|Title||Comparison of a 51-member low-resolution (TL399L62) ensemble with a 6-member high-resolution (TL799L91) lagged-forecast ensemble.|
|Year of Publication||2008|
|Secondary Title||Technical Memorandum|
The 51-member TL399L62 ECMWF Ensemble Prediction System (EPS51) is compared with a lagged ensemble system based on the six most recent ECMWF TL799L91 forecasts (LAG6). The EPS51 and LAG6 systems are compared to two 6-member ensembles with a 'weighted' ensemble-mean, EPS6wEM and LAG6wEM: EPS6wEM includes 6 members of EPS51 and has the ensemble-mean constructed giving optimal weights to its members, while LAG6wEM includes the LAG6 6 members and has the ensemble-mean constructed giving optimal weights to its members. In these weighted ensembles, the optimal weights are based on 50-day forecast error statistics of each individual member (in EPS51 and LAG6 the ensemble mean is constructed giving the same weight to each individual member). The EPS51, LAG6, EPS6wEM and LAG6wEM ensembles are compared for a 7 month period (from 1 April to 30 October 2006, 213 cases) and for two of the most severe storms that hit the Scandinavian countries since 1969. The study shows that EPS51 has the best-tuned ensemble spread, and provides the best probabilistic forecasts, with differences in predictability between EPS51 and LAG6 or LAG6wEM probabilistic forecasts of geopotential height anomalies of up to 24 hours. In terms of ensemble-mean, EPS51 gives the best forecast from forecast day 4, but before forecast day 4 LAG6wEM provides a slightly better forecast, with differences in predictability smaller than 2 hours up to forecast day 6, and of about 6 hours afterwards.
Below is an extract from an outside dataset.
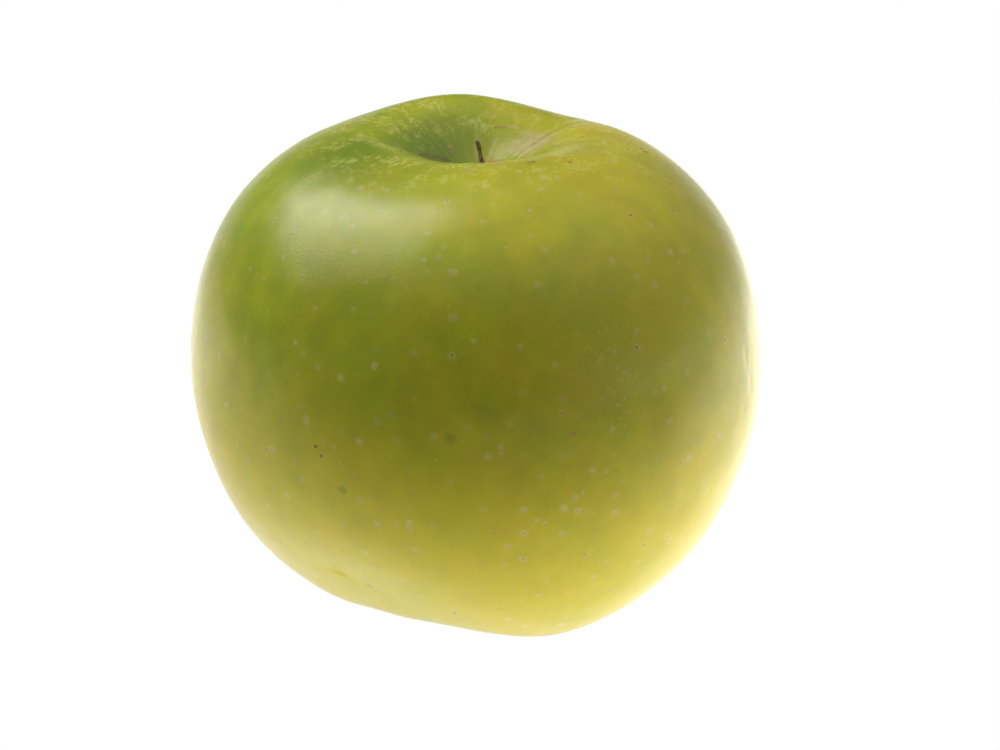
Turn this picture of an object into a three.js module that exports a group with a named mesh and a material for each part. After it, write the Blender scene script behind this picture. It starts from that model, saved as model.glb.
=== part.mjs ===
// A large green cooking apple, picked, standing on the lobed end that held the flower.
//
// Millimetres, +Z up. The origin lies on the surface that the apple stands on, under the middle of
// the fruit. Azimuths are counted in degrees from +X towards +Y.
//
// The apple is eight pieces. The fruit is one body of flesh and skin, with a bowl at the top for the
// stalk and a basin underneath for the dried flower. The withered stalk stands in the bowl. Five
// dried sepals and the tuft of dried stamens hang in the basin.

import * as THREE from 'three';
import { NURBSCurve } from 'three/addons/curves/NURBSCurve.js';
import { mergeVertices } from 'three/addons/utils/BufferGeometryUtils.js';

// ---------------------------------------------------------------- driving dimensions

const BELLY_RADIUS = 48; // pull of the outline at its widest
const BELLY_HEIGHT = 38.7;
const CROWN_RADIUS = 18.2; // the rounded rim of the stalk's bowl
const CROWN_HEIGHT = 75.2;
const BOWL_DEPTH = 6.8; // from the rim to the floor, where the stalk grows
const LIP_RADIUS = 8.5; // where the bowl turns steep
const LIP_DROP = 2.4;
const FOOT_RADIUS = 19; // the ring of toes that the apple stands on
const FOOT_LEVEL = -1; // where that ring is pressed flat
const EYE_RADIUS = 8; // the basin of the dried flower
const EYE_DEPTH = 9;
const AXIS_LEAN = [1.0, -0.5]; // how far the top of the core leans over

const RINGS = 60; // steps along the outline, from the basin to the bowl
const MERIDIANS = 64; // steps round the fruit
const POLE_RADIUS = 4; // inside this the swellings fade out, so that each pole stays one point
const GAP = 0.3; // between two pieces that touch

// The five lobes, one for each seed chamber inside: where each lies round the fruit, how far it
// lifts the crown, swells the belly and lowers the flank above the foot, and how well its toe bears.
const LOBES = [
  { azimuth: 103, crown: 3.1, belly: -1.3, heel: 0.5, toe: 1 },
  { azimuth: 183, crown: 1.9, belly: -1.0, heel: 2.2, toe: 1 },
  { azimuth: 232, crown: -0.8, belly: -2.3, heel: -4.5, toe: 0.2 },
  { azimuth: 303, crown: 1.0, belly: 2.4, heel: 2.1, toe: 1 },
  { azimuth: 25, crown: 1.1, belly: -4.5, heel: -0.7, toe: 1 },
];
const LOBE_SHARPNESS = 4.5;

// The two folds where the crown is drawn in between its lobes.
const FOLDS = [
  { azimuth: 48, depth: 0.9 },
  { azimuth: 186, depth: 0.7 },
];
const FOLD_SHARPNESS = 16;

// Under each lobe stands one toe, worn flat where the apple rests.
const TOE_WEAR = 0.35;
const TOE_SHARPNESS = 14;

// Where each swelling acts along the outline (0 at the basin, 1 at the bowl), and how widely.
const TOE = { at: 0.22, reach: 0.05 };
const HEEL = { at: 0.33, reach: 0.08 };
const BELLY = { at: 0.5, reach: 0.2 };
const CROWN = { at: 0.74, reach: 0.1 };
const FOLD = { at: 0.8, reach: 0.1 };

// The stalk: its course up from the floor of the bowl, and its radius at even steps along it.
const STALK_COURSE = [
  [0.45, 0, GAP],
  [0.65, 0.1, 1.5],
  [0.5, 0, 2.7],
  [0.2, -0.1, 4],
  [0.05, -0.1, 5.1],
  [-0.25, -0.05, 6],
];
const STALK_RADII = [1.3, 1.15, 0.9, 0.6, 0.43, 0.37, 0.38, 0.47, 0.4];
const STALK_SIDES = 12;
const STALK_STEPS = 20;

// The dried flower.
const SEPAL_COUNT = 5;
const SEPAL_WIDTH = 3.6; // at the root
const SEPAL_TIP = 0.12; // width of the tip as a share of the root's
const SEPAL_THICKNESS = 0.5;
const SEPAL_ROOT = { out: 3.2, down: 0.65 };
const SEPAL_WAIST = { out: 1.7, down: 4.6 };
const SEPAL_CURL = [
  { out: 4.4, down: 6.2 },
  { out: 3.4, down: 6.8 },
  { out: 4.9, down: 5.6 },
  { out: 3.9, down: 6.5 },
  { out: 4.6, down: 6.0 },
];
const STAMEN_OUTLINE = [
  [0, -5.4],
  [0.55, -5.2],
  [0.95, -4.1],
  [0.7, -2.6],
  [0.85, -1.3],
  [1.15, -GAP - 0.05],
  [0, -GAP - 0.05],
];
const STAMEN_COUNT = 8;
const STAMEN_RELIEF = 0.16;
const STAMEN_SIDES = 32;

// ---------------------------------------------------------------- shared helpers

const radians = THREE.MathUtils.degToRad;

// A smooth hill of height 1 along the outline.
function hill(t, { at, reach }) {
  return Math.exp(-(((t - at) / reach) ** 2));
}

// A smooth hill of height 1 round the fruit.
function roundHill(angle, azimuth, sharpness) {
  return Math.exp(-sharpness * (1 - Math.cos(angle - radians(azimuth))));
}

// The smooth curve that a chain of pull points draws.
function pulledCurve(pulls, steps) {
  const degree = 3;
  const spans = pulls.length - degree;
  const inner = Array.from({ length: spans - 1 }, (_, i) => (i + 1) / spans);
  const knots = [...Array(degree + 1).fill(0), ...inner, ...Array(degree + 1).fill(1)];
  const weighted = pulls.map(([x, y]) => new THREE.Vector4(x, y, 0, 1));
  const curve = new NURBSCurve(degree, knots, weighted);
  return curve.getPoints(steps).map((p) => new THREE.Vector2(Math.max(0, p.x), p.y));
}

// A turned solid that stands along +Z. Its outline runs from the bottom up, axis to axis.
function turned(outline, sides) {
  return new THREE.LatheGeometry(outline, sides).rotateX(Math.PI / 2);
}

// Moves every vertex of a geometry by a rule that is given the vertex and its number.
function reshape(geometry, rule) {
  const places = geometry.getAttribute('position');
  const point = new THREE.Vector3();
  for (let i = 0; i < places.count; i += 1) {
    point.fromBufferAttribute(places, i);
    rule(point, i);
    places.setXYZ(i, point.x, point.y, point.z);
  }
  return geometry;
}

// Joins vertices that fall on one point, so that the surface is closed.
function closed(geometry) {
  geometry.deleteAttribute('normal');
  geometry.deleteAttribute('uv');
  const merged = mergeVertices(geometry, 1e-3);
  merged.computeVertexNormals();
  return merged;
}

function piece(name, geometry, material) {
  const mesh = new THREE.Mesh(closed(geometry), material);
  mesh.name = name;
  return mesh;
}

// ---------------------------------------------------------------- materials

function waxySkin() {
  return new THREE.MeshStandardMaterial({ color: 0x8f9a33, roughness: 0.38, metalness: 0 });
}

function witheredStalk() {
  return new THREE.MeshStandardMaterial({ color: 0x4a3a28, roughness: 0.85, metalness: 0 });
}

function driedLeaf() {
  return new THREE.MeshStandardMaterial({ color: 0x6b5a3a, roughness: 0.9, metalness: 0 });
}

// ---------------------------------------------------------------- the fruit

// Half of the fruit's outline, from the roof of the basin, round the foot, the belly and the crown,
// to the floor of the bowl.
function fruitOutline() {
  const floor = CROWN_HEIGHT - BOWL_DEPTH;
  return pulledCurve(
    [
      [0, EYE_DEPTH],
      [EYE_RADIUS * 0.4, EYE_DEPTH],
      [EYE_RADIUS, EYE_DEPTH - 0.5],
      [EYE_RADIUS + 3.5, 0.5],
      [FOOT_RADIUS, FOOT_LEVEL - 0.2],
      [BELLY_RADIUS * 0.697, BELLY_HEIGHT * 0.186],
      [BELLY_RADIUS * 0.9, BELLY_HEIGHT * 0.532],
      [BELLY_RADIUS, BELLY_HEIGHT],
      [BELLY_RADIUS * 0.925, BELLY_HEIGHT * 1.512],
      [BELLY_RADIUS * 0.686, CROWN_HEIGHT - 4.1],
      [CROWN_RADIUS, CROWN_HEIGHT],
      [(CROWN_RADIUS + LIP_RADIUS) / 2, CROWN_HEIGHT - LIP_DROP * 0.6],
      [LIP_RADIUS, CROWN_HEIGHT - LIP_DROP],
      [LIP_RADIUS * 0.54, floor + 0.4],
      [0, floor],
    ],
    RINGS,
  );
}

// Moves one point of the plainly turned fruit out to its lobes, folds, toes and lean.
function grow(point, angle, t) {
  const radius = Math.hypot(point.x, point.y);
  const fade = Math.min(1, radius / POLE_RADIUS) ** 2;
  let out = 0;
  let up = 0;
  let toe = 0;
  for (const lobe of LOBES) {
    const share = fade * roundHill(angle, lobe.azimuth, LOBE_SHARPNESS);
    out += share * lobe.belly * hill(t, BELLY);
    up += share * (lobe.crown * hill(t, CROWN) - lobe.heel * hill(t, HEEL));
    toe += lobe.toe * roundHill(angle, lobe.azimuth, TOE_SHARPNESS) * hill(t, TOE);
  }
  for (const fold of FOLDS) {
    up -= fade * fold.depth * roundHill(angle, fold.azimuth, FOLD_SHARPNESS) * hill(t, FOLD);
  }
  const swollen = point.z + up;
  const pressed = THREE.MathUtils.lerp(swollen, FOOT_LEVEL - TOE_WEAR, Math.min(1, toe));
  const lean = swollen / CROWN_HEIGHT;
  point.x = (radius + out) * Math.cos(angle) + AXIS_LEAN[0] * lean;
  point.y = (radius + out) * Math.sin(angle) + AXIS_LEAN[1] * lean;
  point.z = Math.max(pressed, FOOT_LEVEL);
}

function fruitGeometry() {
  const geometry = reshape(turned(fruitOutline(), MERIDIANS), (point, i) => {
    const ring = i % (RINGS + 1);
    const meridian = Math.floor(i / (RINGS + 1)) % MERIDIANS;
    grow(point, (meridian / MERIDIANS) * 2 * Math.PI - Math.PI / 2, ring / RINGS);
  });
  geometry.computeBoundingBox();
  const { min, max } = geometry.boundingBox;
  return geometry.translate(-(min.x + max.x) / 2, -(min.y + max.y) / 2, -min.z);
}

// ---------------------------------------------------------------- the stalk

function stalkGeometry() {
  const course = new THREE.CatmullRomCurve3(STALK_COURSE.map((p) => new THREE.Vector3(...p)));
  const thickness = new THREE.SplineCurve(STALK_RADII.map((r, i) => new THREE.Vector2(r, i)));
  const skin = thickness.getPoints(STALK_STEPS).map(({ x }, i) => {
    return new THREE.Vector2(x, i / STALK_STEPS);
  });
  const outline = [new THREE.Vector2(0, 0), ...skin, new THREE.Vector2(0, 1)];
  return reshape(turned(outline, STALK_SIDES), (point) => {
    const middle = course.getPoint(THREE.MathUtils.clamp(point.z, 0, 1));
    point.set(point.x + middle.x, point.y + middle.y, middle.z);
  });
}

// ---------------------------------------------------------------- the dried flower

// One leaflet, rooted in the roof of the basin out along +X, waisted inwards and curled out below.
function sepalGeometry(curl) {
  const course = new THREE.QuadraticBezierCurve(
    new THREE.Vector2(SEPAL_ROOT.out, -SEPAL_ROOT.down),
    new THREE.Vector2(SEPAL_WAIST.out, -SEPAL_WAIST.down),
    new THREE.Vector2(curl.out, -curl.down),
  );
  return reshape(new THREE.BoxGeometry(SEPAL_THICKNESS, SEPAL_WIDTH, 1, 1, 4, 10), (point) => {
    const along = 0.5 - point.z;
    const middle = course.getPoint(along);
    const taper = THREE.MathUtils.lerp(1, SEPAL_TIP, along ** 1.4);
    point.set(middle.x + point.x, point.y * taper, middle.y);
  });
}

// The stamens, dried together into one ribbed tuft.
function stamenGeometry() {
  const outline = STAMEN_OUTLINE.map(([radius, height]) => new THREE.Vector2(radius, height));
  return reshape(turned(outline, STAMEN_SIDES), (point) => {
    const angle = Math.atan2(point.y, point.x);
    const rib = 1 + STAMEN_RELIEF * Math.cos(STAMEN_COUNT * angle);
    point.set(point.x * rib, point.y * rib, point.z);
  });
}

// ---------------------------------------------------------------- the apple

const apple = new THREE.Group();

const body = fruitGeometry();
const eyeRoof = new THREE.Vector3().fromBufferAttribute(body.getAttribute('position'), 0);
const bowlFloor = new THREE.Vector3().fromBufferAttribute(body.getAttribute('position'), RINGS);
apple.add(piece('fruit', body, waxySkin()));

const stalk = piece('stalk', stalkGeometry(), witheredStalk());
stalk.position.copy(bowlFloor);
apple.add(stalk);

const driedFlower = new THREE.Group();
driedFlower.position.copy(eyeRoof);
for (let i = 0; i < SEPAL_COUNT; i += 1) {
  const sepal = piece(`sepal_${i + 1}`, sepalGeometry(SEPAL_CURL[i]), driedLeaf());
  sepal.rotation.z = (2 * Math.PI * i) / SEPAL_COUNT;
  driedFlower.add(sepal);
}
driedFlower.add(piece('stamens', stamenGeometry(), driedLeaf()));
apple.add(driedFlower);

export default apple;
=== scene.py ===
# %% [markdown]
# # A green cooking apple
# This lesson dresses a plain CAD apple in its real skin. The frame holds eight solids: the fruit,
# the withered stalk in its bowl, and under the fruit five dried sepals and a tuft of stamens.
# Each gets a finer mesh of its own on the same spot, and a material built from nodes.

# %% Load the frame
import math
import random

import bpy
import numpy as np
from mathutils import Matrix, Vector, noise
from mathutils.bvhtree import BVHTree


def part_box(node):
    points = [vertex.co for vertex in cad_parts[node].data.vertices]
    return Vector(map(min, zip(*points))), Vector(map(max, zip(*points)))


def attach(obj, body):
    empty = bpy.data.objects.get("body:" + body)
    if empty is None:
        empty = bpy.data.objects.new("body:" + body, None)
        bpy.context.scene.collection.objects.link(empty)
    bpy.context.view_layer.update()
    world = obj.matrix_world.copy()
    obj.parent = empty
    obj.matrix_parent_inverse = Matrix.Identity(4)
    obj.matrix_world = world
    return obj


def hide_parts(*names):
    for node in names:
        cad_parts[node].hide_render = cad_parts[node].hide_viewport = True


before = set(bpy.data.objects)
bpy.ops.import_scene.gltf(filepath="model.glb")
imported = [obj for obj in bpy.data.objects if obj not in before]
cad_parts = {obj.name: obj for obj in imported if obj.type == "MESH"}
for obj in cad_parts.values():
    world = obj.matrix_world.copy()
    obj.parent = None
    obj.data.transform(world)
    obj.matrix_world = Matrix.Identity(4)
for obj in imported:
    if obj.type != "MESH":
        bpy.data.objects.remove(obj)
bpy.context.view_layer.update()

MM = 0.001  # Blender works in metres, and an apple is easier to think of in millimetres
print("nodes:", sorted(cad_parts))

# %% [markdown]
# ## The fruit's surface
# An apple has no seams, so its skin is one closed grid of quads that runs from the roof of the
# basin underneath to the floor of the bowl on top. A subdivision surface over the CAD facets would
# pinch at their corners. Instead, rays are shot outwards from a ring inside the flesh, and each
# one stops at the CAD surface. From that ring every part of the skin can be seen, even the walls
# of the bowl and the basin, so no quad gets stretched.

# %% Find the core
MERIDIANS = 384
RINGS = 240

fruit_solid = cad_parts["fruit"]
solid_tree = BVHTree.FromPolygons(
    [v.co.copy() for v in fruit_solid.data.vertices],
    [tuple(p.vertices) for p in fruit_solid.data.polygons],
)
fruit_low, fruit_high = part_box("fruit")


def deepest_point(start_height, aim):
    """The bottom of the hollow that rays along the core meet, from above or from below."""
    reach = 3 * MM
    spots = np.linspace(-reach, reach, 31)
    hits = [
        solid_tree.ray_cast(Vector((x, y, start_height)), aim)[0] for x in spots for y in spots
    ]
    return min(hits, key=lambda hit: -hit.z * aim.z)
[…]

The comparison also shows that a larger ensemble size is more important in the medium-range rather than in the short range. Overall, these results indicate that if the aim of ensemble prediction is to generate not only a single (most-likely) scenario but also a probabilistic forecast, than the 51-member TL399L62 ECMWF Ensemble Prediction System (EPS51) has a higher skill than the lagged ensemble system based on the six most recent ECMWF TL799L91 forecasts (LAG6 or LAG6wEM).